TED

Watch a fascinating TED Talk on “The World’s Ugliest Music”

In a recent appearance on the TED stage, mathematician Scott Rickard debuted the first ever pattern free piano sonata during his talk titled The Beautiful Math Behind The Ugliest Music.

That’s right – the world’s ugliest music. But what exactly does that mean? What makes music ugly or beautiful – and who gets to decide, anyway?

Rickard proposes that the very thing that makes music beautiful is repetition: expectation for repetition builds throughout a song or composition, and can respond with either a denial or realisation of the expected repetition. He makes the point early that creating pattern free music is not the same as randomness. It is based off a complex mathematical equation called the Costa Array used primarily in sonar.

For those like me who are a little bit number illiterate, don’t fear. Rickard explains the theory in an elementary way that translates even to the novice. Walking through the historical background of how such a piece came to exist, he brings us to an 88×88 grid, which can be paired with the 88 keys on a piano to create the sonata.
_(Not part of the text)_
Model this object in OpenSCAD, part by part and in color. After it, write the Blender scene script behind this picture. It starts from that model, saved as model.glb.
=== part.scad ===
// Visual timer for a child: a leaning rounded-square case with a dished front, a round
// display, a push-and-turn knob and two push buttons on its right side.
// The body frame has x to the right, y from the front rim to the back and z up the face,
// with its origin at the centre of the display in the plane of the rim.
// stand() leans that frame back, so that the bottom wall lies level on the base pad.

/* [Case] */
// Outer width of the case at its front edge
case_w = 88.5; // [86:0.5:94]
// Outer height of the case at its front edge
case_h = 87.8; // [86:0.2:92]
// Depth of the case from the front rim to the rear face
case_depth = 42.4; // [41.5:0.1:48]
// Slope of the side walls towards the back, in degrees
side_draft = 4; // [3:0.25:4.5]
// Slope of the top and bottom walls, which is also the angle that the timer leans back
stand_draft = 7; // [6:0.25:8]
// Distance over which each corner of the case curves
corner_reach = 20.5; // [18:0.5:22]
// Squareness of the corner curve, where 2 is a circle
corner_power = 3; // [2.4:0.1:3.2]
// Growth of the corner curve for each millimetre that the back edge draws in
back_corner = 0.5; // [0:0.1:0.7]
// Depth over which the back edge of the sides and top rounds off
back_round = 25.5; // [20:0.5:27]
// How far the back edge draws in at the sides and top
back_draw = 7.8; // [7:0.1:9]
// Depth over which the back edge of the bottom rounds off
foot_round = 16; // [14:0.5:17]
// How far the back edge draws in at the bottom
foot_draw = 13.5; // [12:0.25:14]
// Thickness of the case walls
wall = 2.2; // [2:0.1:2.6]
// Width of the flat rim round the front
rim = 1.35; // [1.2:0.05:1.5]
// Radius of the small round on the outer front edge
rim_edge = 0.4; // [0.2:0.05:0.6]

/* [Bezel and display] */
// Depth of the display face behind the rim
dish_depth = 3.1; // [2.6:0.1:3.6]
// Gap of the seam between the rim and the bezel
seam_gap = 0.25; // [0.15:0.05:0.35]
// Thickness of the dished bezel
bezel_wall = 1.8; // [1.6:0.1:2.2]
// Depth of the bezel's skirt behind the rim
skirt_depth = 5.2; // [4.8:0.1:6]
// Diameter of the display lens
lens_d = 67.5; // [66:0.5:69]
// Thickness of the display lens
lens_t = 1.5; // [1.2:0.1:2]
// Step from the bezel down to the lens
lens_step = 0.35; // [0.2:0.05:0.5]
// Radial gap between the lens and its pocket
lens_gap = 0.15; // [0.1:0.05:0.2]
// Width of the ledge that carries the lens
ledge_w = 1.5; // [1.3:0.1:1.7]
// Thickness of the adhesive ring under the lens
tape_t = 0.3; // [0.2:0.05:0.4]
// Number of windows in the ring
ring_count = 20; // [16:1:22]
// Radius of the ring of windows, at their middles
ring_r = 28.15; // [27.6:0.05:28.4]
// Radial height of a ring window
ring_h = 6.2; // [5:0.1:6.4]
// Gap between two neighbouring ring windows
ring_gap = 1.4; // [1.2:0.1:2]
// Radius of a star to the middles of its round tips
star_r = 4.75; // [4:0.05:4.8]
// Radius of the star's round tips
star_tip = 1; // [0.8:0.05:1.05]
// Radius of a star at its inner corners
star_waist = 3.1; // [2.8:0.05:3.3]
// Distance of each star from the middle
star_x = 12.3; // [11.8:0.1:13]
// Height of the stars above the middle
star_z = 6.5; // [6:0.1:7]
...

As the music is delivered for the first time Rickard jokes that it is “music only a mathematician could write.” It brings on a sense of discomfort much like the jilted clashes of a horror movie soundtrack. An occasional sound or reverberation jumps out but as you look for something to cling to, you are thrown back into the disarray.

The study is a fascinating look not only at the mathematics of music, but the creative process itself, and what compels listeners to identify with certain songs. Rickard implores the audience as they listen to “try and find some repetition, try and find something you enjoy, then revel in the fact that you won’t find it.”